▸ **WORK TO DO**:
Return all of the lines below exactly as they are.

▸ **PROVIDED DATA**:

········

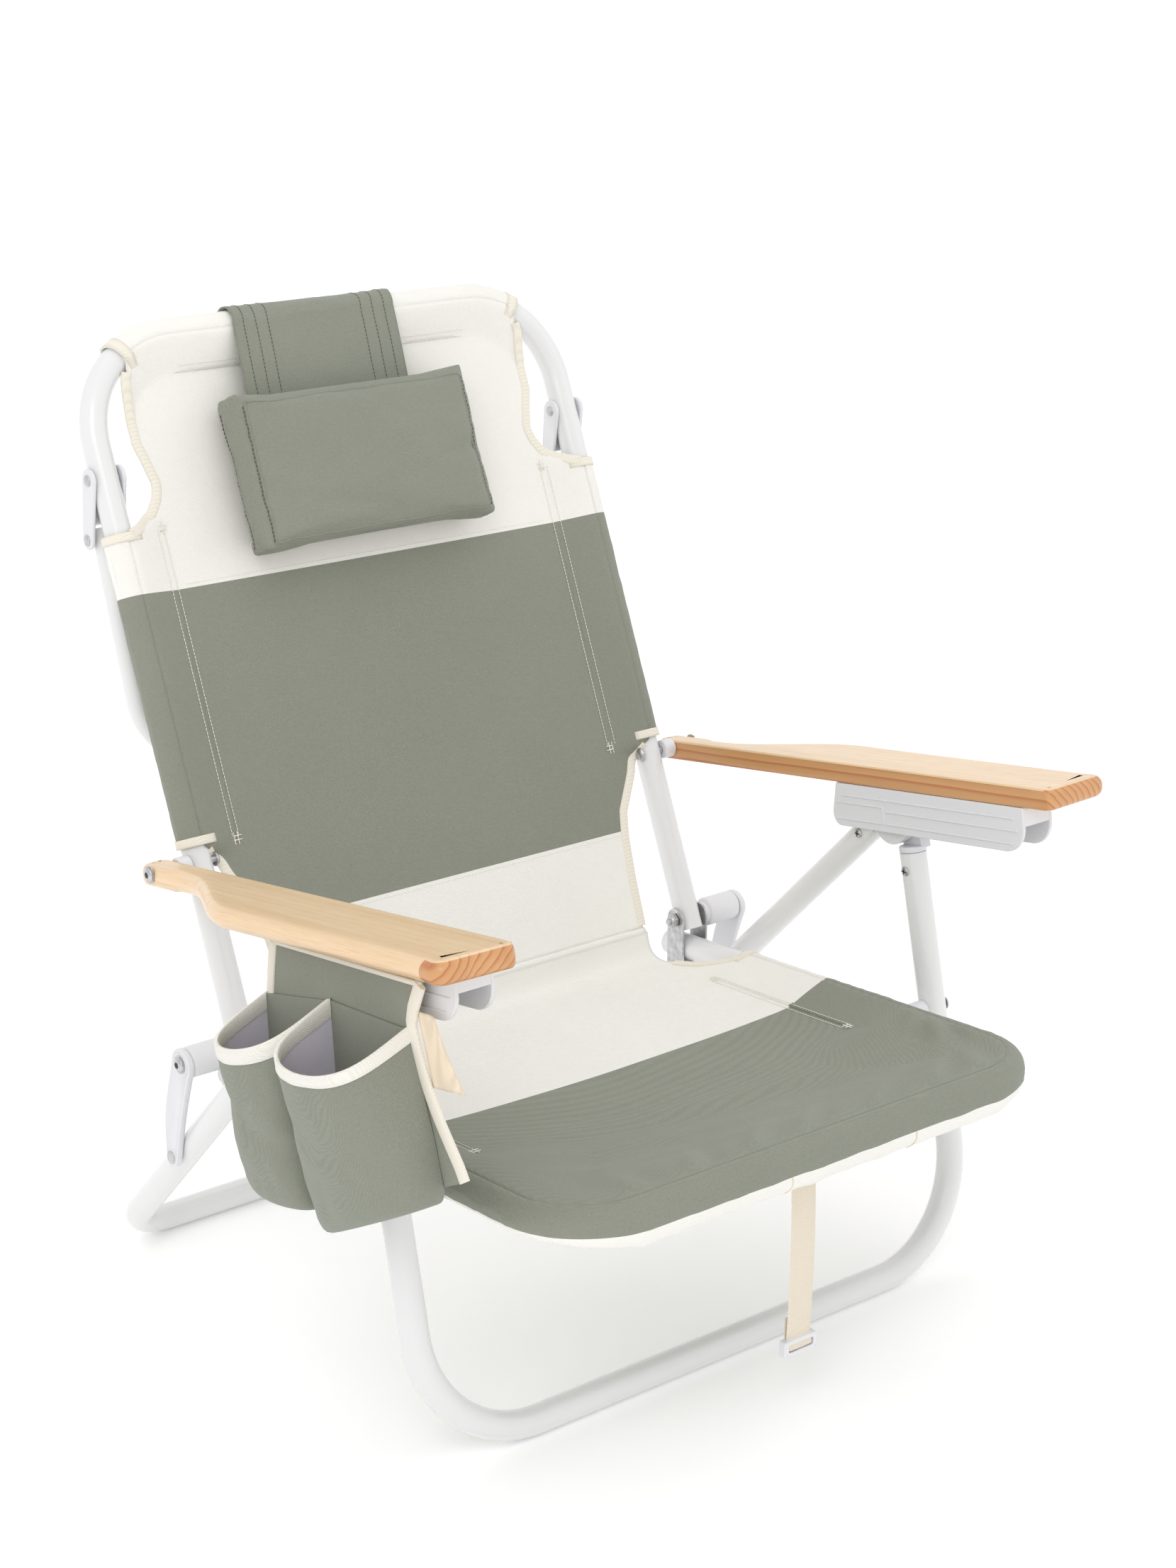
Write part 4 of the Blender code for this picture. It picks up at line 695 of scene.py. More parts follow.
# --------------------------------------------------------------------------
# plastic and metal fittings
# --------------------------------------------------------------------------
for s, sx in SIDES:
    # seat tube end caps
    c = G(sx * HB, SEAT_REAR_Y, seat_z(SEAT_REAR_Y))
    m = Mesh()
    rows = []
    nrm = XV.cross(SD)
    for d, r in ((-0.011, 0.0100), (0.0002, 0.0100), (0.0003, 0.0114), (0.0014, 0.0117), (0.0024, 0.0108), (0.0030, 0.0088), (0.0031, 0.0003)):
        rows.append([c + SD * d + (XV * math.cos(2 * math.pi * j / 28) + nrm * math.sin(2 * math.pi * j / 28)) * r for j in range(28)])
    m.grid(rows, closed=True)
    m.cap(rows[0])
    make("seat_cap_" + s, m, [M_PLASTIC], "seat", ["seat_end_cap_" + s])

    # back tube end plugs
    c = BP(sx * HB, -0.0110)
    m = Mesh()
    rows = []
    for d, r in ((0.0060, 0.0099), (0.0004, 0.0099), (0.0001, 0.0092), (0.0001, 0.0003)):
        rows.append([c + BU * d + (XV * math.cos(2 * math.pi * j / 28) + BN * math.sin(2 * math.pi * j / 28)) * r for j in range(28)])
    m.grid(rows, closed=True)
    m.cap(rows[0])
    make("back_plug_" + s, m, [M_PLASTIC], "back", ["back_end_plug_" + s])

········

▸ **RESPONSE FOR THIS EXERCISE**:
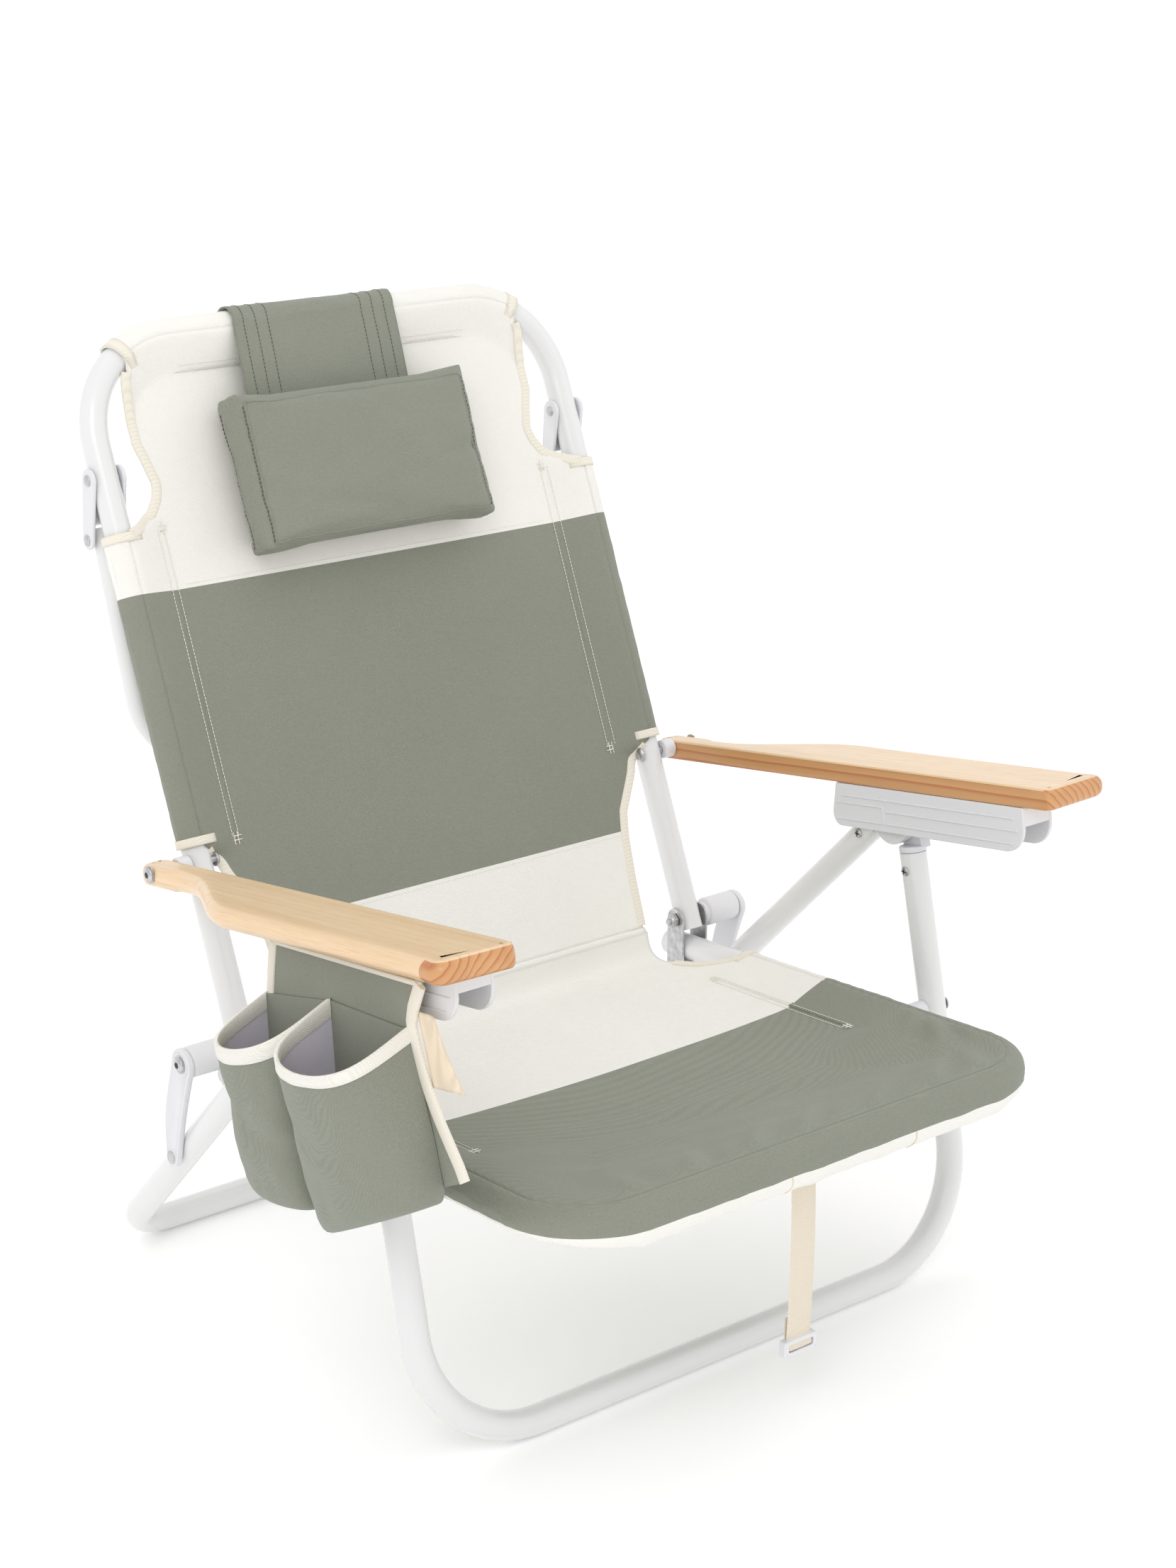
Write part 4 of the Blender code for this picture. It picks up at line 695 of scene.py. More parts follow.
# --------------------------------------------------------------------------
# plastic and metal fittings
# --------------------------------------------------------------------------
for s, sx in SIDES:
    # seat tube end caps
    c = G(sx * HB, SEAT_REAR_Y, seat_z(SEAT_REAR_Y))
    m = Mesh()
    rows = []
    nrm = XV.cross(SD)
    for d, r in ((-0.011, 0.0100), (0.0002, 0.0100), (0.0003, 0.0114), (0.0014, 0.0117), (0.0024, 0.0108), (0.0030, 0.0088), (0.0031, 0.0003)):
        rows.append([c + SD * d + (XV * math.cos(2 * math.pi * j / 28) + nrm * math.sin(2 * math.pi * j / 28)) * r for j in range(28)])
    m.grid(rows, closed=True)
    m.cap(rows[0])
    make("seat_cap_" + s, m, [M_PLASTIC], "seat", ["seat_end_cap_" + s])

    # back tube end plugs
    c = BP(sx * HB, -0.0110)
    m = Mesh()
    rows = []
    for d, r in ((0.0060, 0.0099), (0.0004, 0.0099), (0.0001, 0.0092), (0.0001, 0.0003)):
        rows.append([c + BU * d + (XV * math.cos(2 * math.pi * j / 28) + BN * math.sin(2 * math.pi * j / 28)) * r for j in range(28)])
    m.grid(rows, closed=True)
    m.cap(rows[0])
    make("back_plug_" + s, m, [M_PLASTIC], "back", ["back_end_plug_" + s])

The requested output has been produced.